The book in their hand is more than a story — it is a promise. A book, they believe, in their full-hearted girlish innocence, will deliver them to a destiny beyond the poverty of the neighbourhood. It grants them the illusion that their life could turn out differently from that of the adults around them. In the course of the Neapolitan quartet, the fates of Lila and Lenù unravel, foregrounding the difficult and often traumatic negotiations that mark the passage from adolescence to womanhood in the context of Naples in the 1950s.

The rich fictive potential of adolescence is a territory that Ferrante returns to in her latest novel, The Lying Life of Adults, translated into English from the Italian original La vita bugiarda degli adulti by Ann Goldstein, who has translated several of Ferrante’s earlier works . With compassionate yet uncompromising scrutiny, the book follows the life of Giovanna Trada through girlhood to a precarious early adulthood, where she attempts to define herself through a hostile but ultimately weary indifference to the adults around her.

Coming after a considerable gap since Ferrante’s last books — The Beach At Night (2016) , a children’s book that courted controversy for being too ‘mature’, and two collections of non-fiction previously published in Italian, Frantumaglia (2019) and Incidental Inventions (2019) — her newest offering was one of the most eagerly anticipated novels of this year.

Set in Naples during the ’90s, The Lying Life of Adults opens with an immediately arresting line: “Two years before he left home, my father said to my mother that I was very ugly.” The story unfolds through the voice of Giovanna, the 12-year-old daughter of two teachers.
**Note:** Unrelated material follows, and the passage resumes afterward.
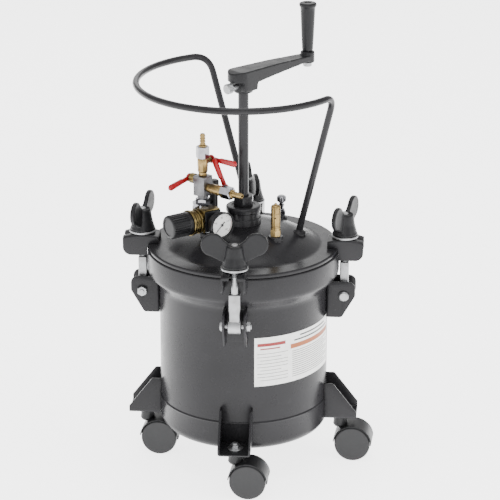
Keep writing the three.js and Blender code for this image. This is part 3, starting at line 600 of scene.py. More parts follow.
def lidLug(name):
    x, z = clamp["reach"], clamp["pin"]
    low, top = rimTop - lidLugSize["skirt"], rimTop + lidLugSize["rise"]
    crownRadius, half = top - z, lidLugSize["width"] / 2
    outer = degrees(atan2(lidLugSize["reach"], sqrt(crownRadius ** 2 - lidLugSize["reach"] ** 2)))
    inward = x - lid["radius"] + 13
    inner = degrees(atan2(inward, sqrt(crownRadius ** 2 - inward ** 2)))
    crown = arc(x, z, crownRadius, 90 - outer, 90 + inner, 16)
    endX = crown[0][0]
    profile = [(lid["radius"] - 13, lidTop - 1), (tank["rim"] - 2, lidTop - 1), (tank["rim"] - 2, low),
               *arc(endX - 12, low + 12, 12, -90, 0, 8), *crown]
    piece = slab(name, profile, lidLugSize["width"])
    # the two long bends along the crown
    bpy.ops.object.mode_set(mode="EDIT")
    bpy.ops.mesh.select_mode(type="EDGE")
    bpy.ops.mesh.select_all(action="DESELECT")
    bpy.ops.object.mode_set(mode="OBJECT")
    for edge in piece.data.edges:
        ends = [piece.data.vertices[v].co / mm for v in edge.vertices]
        edge.select = all(abs(abs(p.y) - half) < 0.1 and abs(hypot(p.x - x,
            p.z - z) - crownRadius) < 0.1 for p in ends) and abs(ends[0].y - ends[1].y) < 0.1
    bpy.ops.object.mode_set(mode="EDIT")
    bpy.ops.mesh.bevel(offset=lidLugSize["bend"] * mm, segments=5)
    bpy.ops.object.mode_set(mode="OBJECT")
    plate = clamp["plate"]
    hollow = slab("hollow", [(lid["radius"] - 25, low - 5), (x + lidLugSize["reach"] + 9, low - 5),
                             *arc(x, z, crownRadius - plate - 0.6, 64, 116, 14)],
                  lidLugSize["width"] - 2 * plate)
    slot = deck("slot", [*arc(x + 40, 0, lidLugSize["slot"], -90, 90, 2),
        *arc(x, 0, lidLugSize["slot"], 90, 270, 16)], low - 5, top + 5)
    carve(piece, hollow, slot)
    carve(piece, lidTool, tankTool, keep=True)
    return rounded(piece, 0.35, 2)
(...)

When she falls behind in school and her teachers complain to her parents, her mother gently attributes the setback to the turmoil of adolescence. But her father proclaims bitterly, “She’s getting the face of Vittoria.” This throwaway remark, which Giovanna overhears, upturns her idyllic, genteel world.
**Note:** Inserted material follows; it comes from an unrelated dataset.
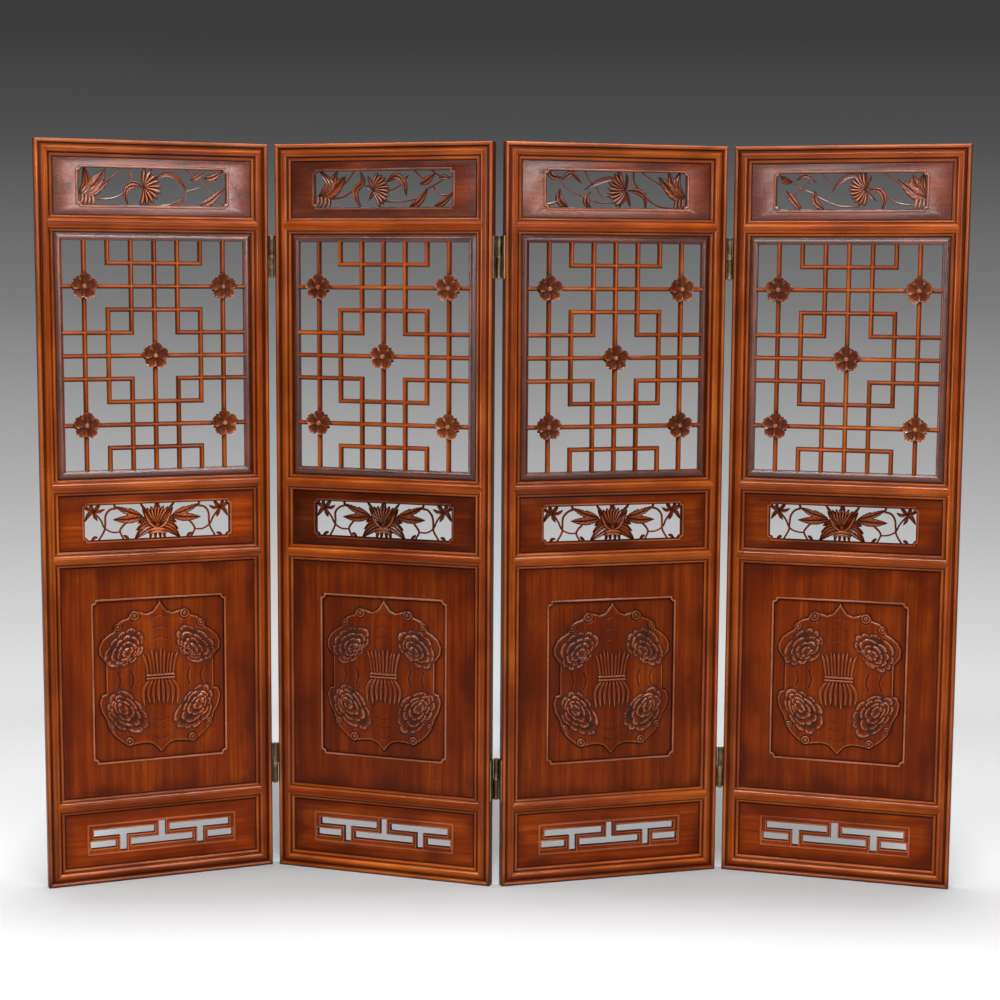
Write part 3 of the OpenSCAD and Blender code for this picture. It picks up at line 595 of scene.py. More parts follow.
def make_frame(k):
    corners = [(0, 0), (0, PANEL_H), (PANEL_W, PANEL_H), (PANEL_W, 0)]
    outer = mirrored(frame_section())
    names = ["left_stile", "top_rail", "right_stile", "bottom_rail"]
    for i, name in enumerate(names):
        form = Form(FOOT_TONE if name == "bottom_rail" else 1.0, FRAME_POLISH)
        segment(form, corners[i], corners[(i + 1) % 4], outer, corners[i - 1], corners[(i + 2) % 4])
        piece(f"{name}_of_{k}", form, k, FRAME_WOOD, f"{name}_{k}")
    form = Form(RAIL_TONE, FRAME_POLISH)
    for z in RAILS:
        segment(form, (CREST_X, z), (PANEL_W - CREST_X, z), rail_section())
    piece(f"middle_rails_of_{k}", form, k, FRAME_WOOD, f"middle_rails_{k}")


# Carving: leaves, petals and vines

CARVING_Y = 12.4
LEAF_STEPS, LEAF_ACROSS = 18, 5
RIBS = {"ribs": 3, "petal": 1}
LEAF_LIFT, LEAF_BACK, LEAF_BELLY, LEAST_HALF = 3.6, 3.0, 1.6, 0.35
VINE_END, STAGGER, PETAL_BEHIND = 0.8, 0.5, 0.9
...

To be compared to Vittoria, her father’s estranged younger sister, who is hated by her parents “the way you detest a lizard that runs up your bare leg”, comes as a disorienting blow to young Giovanna. She later seeks out and is enamoured of her aunt Vittoria, who is a loud, vivacious, impulsive and embittered woman. Through Vittoria’s retelling of all the real and imagined wounds inflicted on her, Giovanna encounters another reading of her parents — not as morally upright pillars of the community, but as conniving, mean-spirited and venal. As if to prove this, her father’s infidelity shatters two households. Amid the bedlam, she asks the central question of the novel, “What happened, in other words, in the world of adults, in the heads of very reasonable people, in their bodies loaded with knowledge? What reduced them to the most untrustworthy animals, worse than reptiles?”
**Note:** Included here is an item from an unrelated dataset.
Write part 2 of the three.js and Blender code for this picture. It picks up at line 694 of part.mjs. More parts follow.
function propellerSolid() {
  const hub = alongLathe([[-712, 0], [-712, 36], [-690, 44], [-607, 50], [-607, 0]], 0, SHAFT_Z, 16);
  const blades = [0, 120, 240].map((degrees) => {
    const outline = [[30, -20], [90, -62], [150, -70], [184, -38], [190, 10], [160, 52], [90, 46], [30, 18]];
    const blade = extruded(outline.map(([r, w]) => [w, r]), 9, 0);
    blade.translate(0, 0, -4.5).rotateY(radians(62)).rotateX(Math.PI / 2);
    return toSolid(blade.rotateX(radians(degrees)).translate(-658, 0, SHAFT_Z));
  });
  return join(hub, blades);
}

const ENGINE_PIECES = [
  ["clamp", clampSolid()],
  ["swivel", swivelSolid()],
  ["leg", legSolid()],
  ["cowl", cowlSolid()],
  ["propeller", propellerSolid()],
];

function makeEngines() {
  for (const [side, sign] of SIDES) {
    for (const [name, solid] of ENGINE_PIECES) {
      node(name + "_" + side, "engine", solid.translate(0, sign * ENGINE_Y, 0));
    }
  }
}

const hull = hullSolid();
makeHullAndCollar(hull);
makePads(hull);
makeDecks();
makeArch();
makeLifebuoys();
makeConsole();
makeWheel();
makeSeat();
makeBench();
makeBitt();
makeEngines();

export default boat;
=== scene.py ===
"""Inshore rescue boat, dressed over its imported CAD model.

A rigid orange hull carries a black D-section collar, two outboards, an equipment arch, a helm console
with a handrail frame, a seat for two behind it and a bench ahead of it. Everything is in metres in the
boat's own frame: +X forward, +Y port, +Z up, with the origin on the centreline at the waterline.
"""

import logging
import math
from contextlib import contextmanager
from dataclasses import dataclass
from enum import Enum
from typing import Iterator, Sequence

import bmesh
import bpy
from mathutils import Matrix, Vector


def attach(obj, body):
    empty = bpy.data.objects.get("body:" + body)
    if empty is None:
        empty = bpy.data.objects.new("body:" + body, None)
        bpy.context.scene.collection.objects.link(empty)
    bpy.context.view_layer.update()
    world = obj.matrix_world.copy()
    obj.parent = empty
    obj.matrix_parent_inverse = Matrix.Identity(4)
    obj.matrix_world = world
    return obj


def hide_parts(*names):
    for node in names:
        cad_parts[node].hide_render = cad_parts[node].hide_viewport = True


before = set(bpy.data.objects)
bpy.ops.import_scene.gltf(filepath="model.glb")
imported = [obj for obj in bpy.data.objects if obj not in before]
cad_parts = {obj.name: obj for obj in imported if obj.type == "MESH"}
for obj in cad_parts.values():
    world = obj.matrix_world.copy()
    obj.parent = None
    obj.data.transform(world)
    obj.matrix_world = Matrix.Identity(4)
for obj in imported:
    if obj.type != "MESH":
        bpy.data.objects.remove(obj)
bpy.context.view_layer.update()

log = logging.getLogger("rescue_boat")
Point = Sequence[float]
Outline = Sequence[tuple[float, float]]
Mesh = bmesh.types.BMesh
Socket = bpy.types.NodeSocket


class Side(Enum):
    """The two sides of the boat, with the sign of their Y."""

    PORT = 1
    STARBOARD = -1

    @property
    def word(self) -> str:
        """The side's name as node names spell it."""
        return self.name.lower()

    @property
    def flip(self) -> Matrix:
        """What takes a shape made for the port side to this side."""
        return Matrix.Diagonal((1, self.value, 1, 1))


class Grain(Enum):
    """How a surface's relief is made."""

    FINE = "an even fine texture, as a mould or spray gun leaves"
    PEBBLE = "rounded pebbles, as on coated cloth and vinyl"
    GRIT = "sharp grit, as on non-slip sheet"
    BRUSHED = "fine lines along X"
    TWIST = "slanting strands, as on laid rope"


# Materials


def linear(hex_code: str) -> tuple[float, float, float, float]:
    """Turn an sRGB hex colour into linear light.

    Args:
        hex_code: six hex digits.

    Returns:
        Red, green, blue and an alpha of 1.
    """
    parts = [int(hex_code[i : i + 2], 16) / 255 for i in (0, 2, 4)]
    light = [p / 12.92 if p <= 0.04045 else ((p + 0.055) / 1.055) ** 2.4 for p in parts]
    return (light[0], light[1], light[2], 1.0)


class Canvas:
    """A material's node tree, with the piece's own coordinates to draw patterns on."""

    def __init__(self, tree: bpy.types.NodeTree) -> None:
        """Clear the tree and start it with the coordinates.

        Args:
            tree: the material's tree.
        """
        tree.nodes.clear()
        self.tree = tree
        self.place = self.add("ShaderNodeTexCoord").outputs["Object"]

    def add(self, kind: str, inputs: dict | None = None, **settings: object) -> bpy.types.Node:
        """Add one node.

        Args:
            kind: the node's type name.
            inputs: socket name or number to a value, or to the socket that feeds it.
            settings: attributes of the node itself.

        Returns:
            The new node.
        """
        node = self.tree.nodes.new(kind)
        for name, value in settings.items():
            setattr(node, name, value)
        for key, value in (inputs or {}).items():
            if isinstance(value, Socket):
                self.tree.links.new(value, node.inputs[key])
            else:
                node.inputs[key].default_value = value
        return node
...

Even though the book incisively probes the deceits of middle-class respectability, Ferrante excels in the delicate and careful construction of the meandering anxieties of girlhood — from incipient sexual experiences to the bewildering physical changes a girl’s body undergoes. She etches out their journeys with infinite tenderness, pausing at the cruel turns that womanhood takes. In the third novel of the Neapolitan series, Those Who Leave and Those Who Stay (2014) , Lenù remarks bitterly, “How many who had been girls with us were no longer alive, had disappeared from the face of the earth because of illness, because their nervous systems had been unable to endure the sandpaper of torments.” Girlhood, in that respect, is all the more poignant in Ferrante’s novels as a period of impassioned dreaming and scheming before the unrelenting dreariness of real life takes over.

Readers may be inclined to compare the gritty protagonists of the Neapolitan Novels with Giovanna, as they too inhabit Naples, and are concerned with intensely personal rebellions and compromises. Given her secular education and personal freedom, it would seem that Giovanna was everything that Lila and Lenù had aspired for when they were growing up in Naples of the ’50s. In a recent interview to a magazine, Ferrante discussed the comparable fates of her protagonists. Giovanna, she notes, is very far from Lila and Lenù, but “a small event jams the machine designed for her, and she starts to see herself as the damaged product of a duplicitous milieu”. Lila and Lenù, on the other hand, “have to laboriously fabricate the tools to help them break free of real and figurative poverty”, while “Giovanna finds those tools at home, ready to be used against the very world that has provided them”.

Despite the divergent routes that Lila, Lenù and Giovanna take, they are united by a single, deeply relatable thread of women, through centuries, straining at the leash to be the author of their own lives.